Even the title, White Rhythm and Blues, carries a self-aware tension that suits the late 1970s especially well. It suggests a world where American styles have crossed into one another so completely that the borders no longer feel clean: country melancholy, rhythm-and-blues phrasing, California studio sheen, pop accessibility, all folded into one song. Souther’s writing often lived in that overlap. Ronstadt, perhaps more than almost any singer of her era, knew how to inhabit it. She had the clarity of a country singer, the attack of a rock vocalist, and a phrasing instinct that could make a line feel conversational one second and emotionally exposed the next. In this performance, those qualities are held in careful balance. She never pushes too hard. She lets the song keep its ambiguities.
That restraint matters. Peter Asher‘s production gives the track space instead of crowding it with emphasis. The arrangement moves with a smooth, measured confidence, but it never turns glossy in a way that empties the song out. Ronstadt sings right at the center of that atmosphere, and what is striking is how little she needs to do to change the emotional temperature. A slight change in pressure, a held note that does not quite resolve into triumph, a phrase that sounds observed rather than announced, and suddenly the song feels more complicated than it first appeared. This was one of Ronstadt’s great strengths as an interpreter. She could honor a writer’s structure while quietly shifting the song’s center of gravity. With her, a composition did not merely survive the move from page to performance; it acquired a new pulse.
That is especially true with songwriters like Souther, whose work often depended on nuance rather than grand declaration. Ronstadt had the vocal power to overwhelm a song if she wanted to. On White Rhythm and Blues, she does the opposite. She listens her way through it. She sings as if the important thing is not to decorate the emotion but to locate it precisely. The result is a performance full of poise and stillness, but not distance. In fact, the poise is part of what makes it moving. Nothing is spilled carelessly. Everything is controlled, and that control lets the song’s unease come through more clearly. It feels like an adult reading of adult material, where feeling is not reduced to confession and style is never mistaken for truth.

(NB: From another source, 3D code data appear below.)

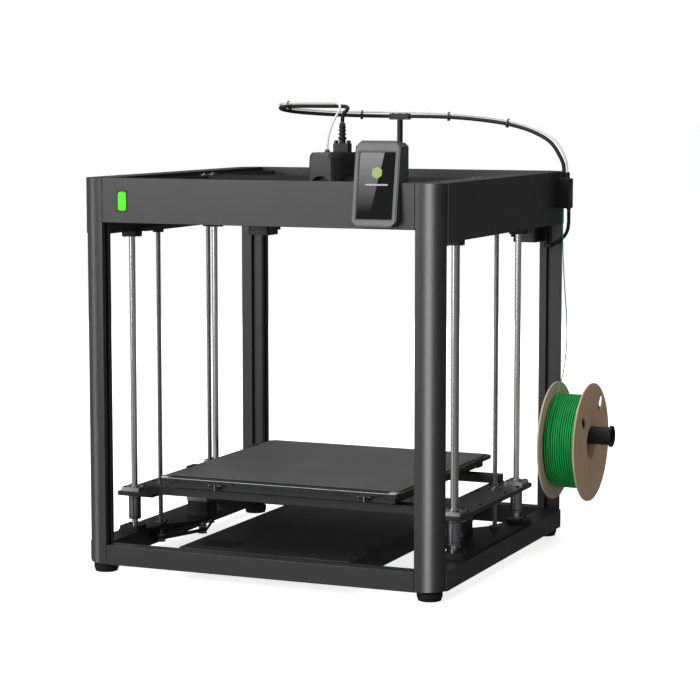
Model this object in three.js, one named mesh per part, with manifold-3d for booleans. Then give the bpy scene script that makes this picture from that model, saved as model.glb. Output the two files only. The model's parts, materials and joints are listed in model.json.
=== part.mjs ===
// Desktop FDM 3-D printer with an open cube frame. The bed rises and sinks on four guide rods and
// four lead screws, and the print head moves in X and Y on a gantry in the top of the frame.
// Millimetres, +X right, +Y back, +Z up. Parts are laid out from the middle of the frame, with
// heights counted from just above the floor, and the whole printer is then moved so that it stands
// on z = 0 with its own box centred on the origin.
import * as THREE from 'three';
import { mergeVertices } from 'three/addons/utils/BufferGeometryUtils.js';
import Module from 'manifold-3d';

const wasm = await Module();
wasm.setup();

// Driving dimensions
const GAP = 0.3; // air between touching pieces
const FRAME_BOTTOM = 13;
const FOOT_HEIGHT = 15.3;
const FOOT_R = 19.8;
const FRAME_HALF = 305; // the frame is a square, 610 on a side
const FRAME_TOP = 625;
const WALL = 2.5; // wall of the frame's box sections

const COLUMN_W = 43;
const COLUMN_D = 27;
const COLUMN_R = 40; // rounding of the outer corner, which runs out at the column's inner faces
const TOP_BEAM_H = 69;
const TOP_PANEL_H = 88;
const BOTTOM_BEAM_H = 31;
const SIDE_BEAM_W = 35;

const BED_CENTRE_Y = -30;
const BED_W = 416;
const BED_Y = [-229, 195];
const BUILD_W = 400; // printable width and depth
const BUILD_Y = [-209, 191];
const BED_TRAVEL = 400;
const ROD_R = 5;
const ROD_X = 278;
const ROD_DY = 149; // rods and screws lie this far before and behind the bed's centre
const SCREW_R = 4;
const SCREW_X = 261;
const SCREW_DY = 91;
const RUN = 0.4; // running clearance round rods and screws

const DECK_Z = 48; // top of the plates that carry the Z drives
const PULLEY_R = 8;
const Z_MOTOR_X = 230;
const Z_MOTOR_SIZE = 41;
const Z_MOTOR_H = 34;

const PLATE_Z = 105; // underside of the bed carriage's side plates
const PLATE_THICK = 7;
const CARRIAGE_TOP = 124;
const BED_TOP = 147;
const BUILD_PLATE_THICK = 1.2;
const HEATER_THICK = 6;
const HEATER_TOP = BED_TOP - BUILD_PLATE_THICK - GAP;
const NOZZLE_Z = BED_TOP + BED_TRAVEL + 4;

const BEAM_Y0 = 8; // gantry beam
const BEAM_Y1 = 36;
const BEAM_Z0 = 576;
const BEAM_Z1 = 606;
const RAIL_Z = 592;
const HEAD_X = -4; // where the head is parked
const HEAD_W = 46;
const HEAD_FRONT = -46;
const HEAD_TOP = 661;
const NOZZLE_Y = -22;
const FAN_Z = 600;
const FAN_R = 19;

const XY_MOTOR_X = 249;
const XY_MOTOR_Y = 256;

const SPOOL_X = 317; // inner face of the spool
const SPOOL_W = 64;
const SPOOL_R = 99;
const SPOOL_BORE_R = 27;
const SPOOL_Y = 205;
const SPOOL_Z = 176;
const HOLDER_R = 15;
const HOLDER_Z = SPOOL_Z + SPOOL_BORE_R - HOLDER_R - GAP; // the spool hangs on its holder

const BASE_HALF_W = 147;
const BASE_TOP = 45;

// Finishes
const DARK_FRAME = [0x3c3c3e, 0.42, 0.6];
const BLACK_STEEL = [0x1c1c1d, 0.5, 0.5];
const BLACK_PLASTIC = [0x161617, 0.55, 0];
const GREY_PLASTIC = [0x4a4b4d, 0.5, 0];
const STEEL = [0xc9cacc, 0.18, 1];
const SILVER = [0xa9abae, 0.35, 0.9];
const RUBBER = [0x101010, 0.85, 0];

function finish([color, roughness, metalness]) {
  return new THREE.MeshStandardMaterial({ color, roughness, metalness });
}

// --- geometry helpers -------------------------------------------------------------------------

function toSolid(geometry) {
  const bare = geometry.clone();
  bare.deleteAttribute('normal');
  bare.deleteAttribute('uv');
  const merged = mergeVertices(bare, 1e-4);
  return new wasm.Manifold(new wasm.Mesh({
    numProp: 3,
    vertProperties: merged.getAttribute('position').array,
    triVerts: new Uint32Array(merged.index.array),
  }));
}

function toGeometry(solid) {
  const mesh = solid.getMesh();
  const geometry = new THREE.BufferGeometry();
  geometry.setAttribute('position', new THREE.BufferAttribute(mesh.vertProperties, 3));
  geometry.setIndex(new THREE.BufferAttribute(mesh.triVerts, 1));
  geometry.computeVertexNormals();
  return geometry;
}

function join(...geometries) {
  return toGeometry(geometries.map(toSolid).reduce((sum, next) => sum.add(next)));
}

function cut(base, ...tools) {
  return toGeometry(tools.map(toSolid).reduce((rest, tool) => rest.subtract(tool), toSolid(base)));
}

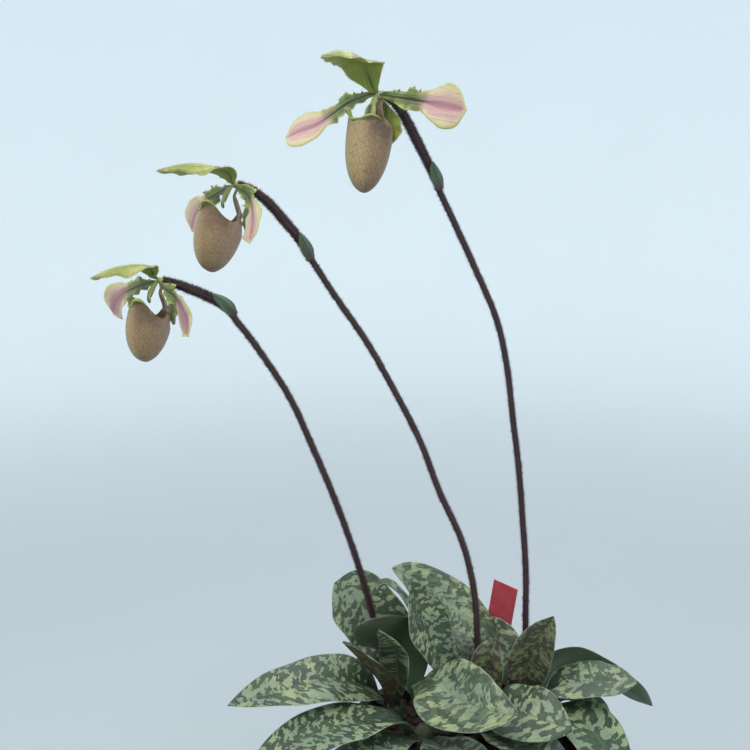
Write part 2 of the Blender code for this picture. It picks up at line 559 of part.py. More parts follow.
def add_bark(material):
    """The bark mix: a plug with chips joined onto its top, and a hole for each thing that stands in it."""
    low, high = POT_FLOOR + BARK_GAP, BARK_TOP
    sides = POT_SIDES
    points, faces = [], []
    for z in (low, high):
        radius = inner_radius(z) - BARK_GAP
        points += [(radius * math.cos(a), radius * math.sin(a), z) for a in np.arange(sides) * 2 * math.pi / sides]
    faces = [tuple(reversed(range(sides))), tuple(range(sides, 2 * sides))]
    faces += [(k, (k + 1) % sides, sides + (k + 1) % sides, sides + k) for k in range(sides)]
    bark = mesh_object("bark_mix", points, faces, material)
    chips = add_chips(material)
    join = bark.modifiers.new("chips", "BOOLEAN")
    join.operation = "UNION"
    join.solver = "MANIFOLD"
    join.object = chips
    chips.hide_render = True
    chips.display_type = "WIRE"
    foot = BARK_TOP - HOLE_DEPTH
    holes = [((x, y, foot), CROWN_RADIUS + HOLE_CLEARANCE, CROWN_RADIUS * 0.85 + HOLE_CLEARANCE, 12, 0)
             for x, y in CROWNS.values()]
    holes += [((route[0][0], route[0][1], foot), SCAPE_RADIUS + HOLE_CLEARANCE, SCAPE_RADIUS + HOLE_CLEARANCE, 8, 0)
              for route in SCAPES.values()]
    holes.append(((LABEL_FOOT_PLACE[0], LABEL_FOOT_PLACE[1] + 1, foot - 0.5), LABEL_STAKE_WIDTH / 2 + HOLE_CLEARANCE,
                  LABEL_THICKNESS / 2 + 1.6, 4, math.radians(LABEL_TURN)))
    cut_with(bark, pillars("planting holes", holes, 40, material))
    return bark


def add_chips(material):
    """Rough chips of bark on a jittered grid, kept apart from each other and clear of the pot."""
    dice = random.Random(CHIP_SEED)
    points, faces = [], []
    reach = inner_radius(BARK_TOP) - BARK_GAP - 7.5
    count = int(reach // CHIP_SPACING) + 1
    for i in range(-count, count + 1):
        for j in range(-count, count + 1):
            x = (i + 0.5 * (j % 2)) * CHIP_SPACING + dice.uniform(-0.8, 0.8)
            y = j * CHIP_SPACING * 0.87 + dice.uniform(-0.8, 0.8)
            turn, tilt = dice.uniform(0, math.pi), dice.uniform(-0.25, 0.25)
            long, wide, tall = dice.uniform(4.2, 5.2), dice.uniform(2.8, 3.6), dice.uniform(2.2, 4.6)
            if math.hypot(x, y) > reach:
                continue
            first = len(points)
            for sx, sy, sz in ((-1, -1, -1), (1, -1, -1), (1, 1, -1), (-1, 1, -1),
                               (-1, -1, 1), (1, -1, 1), (1, 1, 1), (-1, 1, 1)):
                shrink = (0.78 if sz > 0 else 1) * dice.uniform(0.85, 1)
                px, py = sx * long * shrink, sy * wide * shrink
                height = BARK_TOP - 2 if sz < 0 else BARK_TOP + tall + px * tilt + dice.uniform(-0.5, 0.5)
                points.append((x + px * math.cos(turn) - py * math.sin(turn),
                               y + px * math.sin(turn) + py * math.cos(turn), height))
            for a, b, c, d in ((3, 2, 1, 0), (4, 5, 6, 7), (0, 1, 5, 4), (1, 2, 6, 5), (2, 3, 7, 6), (3, 0, 4, 7)):
                faces += [(first + a, first + b, first + c), (first + a, first + c, first + d)]
    return mesh_object("chips", points, faces, material)


def add_label(material):
    """A blank plant label: a flat strip with a sloping top and a narrower stake that stands in the bark."""
    half, stake, thick = LABEL_WIDTH / 2, LABEL_STAKE_WIDTH / 2, LABEL_THICKNESS / 2
    outline_points = [(-stake, LABEL_FOOT + 6), (0, LABEL_FOOT), (stake, LABEL_FOOT + 6),
                      (stake, LABEL_SHOULDER - 8), (half, LABEL_SHOULDER), (half, LABEL_TOP[1]),
                      (-half, LABEL_TOP[0]), (-half, LABEL_SHOULDER), (-stake, LABEL_SHOULDER - 8)]
    turn = math.radians(LABEL_TURN)
    points = []
    for y in (-thick, thick):
        for along, z in outline_points:
            lean = (z - LABEL_FOOT) * LABEL_LEAN
            x = along + max(0, z - LABEL_NECK) * LABEL_SLANT
            points.append((LABEL_FOOT_PLACE[0] + x * math.cos(turn) - y * math.sin(turn),
                           LABEL_FOOT_PLACE[1] + lean + x * math.sin(turn) + y * math.cos(turn), z))
    n = len(outline_points)
    faces = [tuple(range(n)), tuple(reversed(range(n, 2 * n)))]
    faces += [((k + 1) % n, k, n + k, n + (k + 1) % n) for k in range(n)]
    return mesh_object("label", points, faces, material)


def main():
    clear_scene()
    leaf_green = finish("leaf", (0.13, 0.19, 0.09), 0.4)
    crown_green = finish("crown", (0.16, 0.2, 0.09), 0.5)
    materials = {
        "stalk": finish("stalk", (0.035, 0.014, 0.02), 0.6),
        "bract": finish("bract", (0.1, 0.15, 0.09), 0.5),
        "sepal": finish("sepal", (0.34, 0.4, 0.12), 0.5),
        "petal": finish("petal", (0.55, 0.38, 0.34), 0.5),
        "pouch": finish("pouch", (0.26, 0.18, 0.09), 0.35),
        "column": finish("column", (0.42, 0.42, 0.14), 0.4),
    }
    add_pot(finish("pot", (0.012, 0.012, 0.013), 0.45))
    add_bark(finish("bark", (0.09, 0.05, 0.03), 0.9))
    add_label(finish("label", (0.4, 0.04, 0.05), 0.5))
    for name, place in CROWNS.items():
        add_crown(name, place, crown_green)
    for name, row in LEAVES.items():
        add_leaf(name, row, leaf_green)
    for name, route in SCAPES.items():
        add_tube(name, route, 14, [SCAPE_RADIUS, SCAPE_RADIUS * 1.05, SCAPE_RADIUS, SCAPE_RADIUS], 8,
                 materials["stalk"])
    ends = dict(zip(FLOWERS, ("scape_right", "scape_middle", "scape_left")))
    for name, flower in FLOWERS.items():
        add_flower(name, flower, SCAPES[ends[name]][-1], materials)


main()
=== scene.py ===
"""The looks of a potted slipper orchid: mottled leaves, hairy stalks and three pouched flowers.

Lengths are in millimetres and angles in degrees; MM turns the finished meshes into metres. The
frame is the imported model's: the origin is the middle of the pot's underside, +X is to the right in
the photograph, +Y is away from the viewer and +Z is up.
"""
import math
import random

import bpy
import numpy as np
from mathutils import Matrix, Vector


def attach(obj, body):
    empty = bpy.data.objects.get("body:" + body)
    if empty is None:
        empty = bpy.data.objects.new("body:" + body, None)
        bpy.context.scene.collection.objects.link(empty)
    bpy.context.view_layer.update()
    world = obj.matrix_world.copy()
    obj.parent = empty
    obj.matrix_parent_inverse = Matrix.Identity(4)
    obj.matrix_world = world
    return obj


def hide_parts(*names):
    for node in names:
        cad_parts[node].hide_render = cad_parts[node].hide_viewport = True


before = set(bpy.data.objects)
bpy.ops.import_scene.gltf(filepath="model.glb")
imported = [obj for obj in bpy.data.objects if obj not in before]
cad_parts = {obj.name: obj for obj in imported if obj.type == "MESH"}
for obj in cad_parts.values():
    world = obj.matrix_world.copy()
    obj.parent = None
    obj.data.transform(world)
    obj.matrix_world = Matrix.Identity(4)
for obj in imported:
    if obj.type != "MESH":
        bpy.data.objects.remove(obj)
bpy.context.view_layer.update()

MM = 0.001
BODY = "root"

# Camera of the photograph
CAMERA_PLACE = (-48.7, -500.0, 390.0)
CAMERA_PITCH = 80.07
CAMERA_LENS = 48.0
CAMERA_SENSOR = 36.0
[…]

Placed within Living in the USA, the song gains another layer of meaning. This was an album that showed Ronstadt’s range with unusual confidence, moving from bright, high-recognition material to songs with a more inward pull. White Rhythm and Blues sits beautifully in that landscape because it reminds listeners that Ronstadt’s success was never only about vocal force or hit-making instinct. It was also about judgment. She knew how to sequence moods, how to choose writers, and how to let a less obvious song do major emotional work. In that sense, the track says a great deal about her artistry at this stage of her career. At a moment of enormous visibility, she still made room for subtle songs that did not demand attention with noise, only with honesty.
The Ronstadt-Souther connection also tells a larger story about the era itself. So much of the best music coming out of Los Angeles in the 1970s was built on a fluid relationship between writers and interpreters, between songs written in one room and transformed in another. Ronstadt stood at the center of that exchange. She was not simply borrowing material from strong writers; she was helping define how that writing would live in the culture. When she sang White Rhythm and Blues, she was not stepping away from her own identity. She was showing how interpretation can be a form of authorship too. The singer does not erase the songwriter. She reveals dimensions the songwriter alone cannot fully control.
That is why this performance still matters. It captures a very specific kind of musical intelligence: the ability to recognize what a song is made of, and then to illuminate it without breaking its shape. Linda Ronstadt brings warmth, elegance, and just enough weariness to J.D. Souther‘s writing to make White Rhythm and Blues feel suspended between public sound and private feeling. On an album as confident and wide-ranging as Living in the USA, that quiet inwardness becomes one of the record’s most lasting pleasures. The song does not ask for a dramatic verdict. It simply remains there, beautifully composed and beautifully understood, sounding more revealing each time it returns.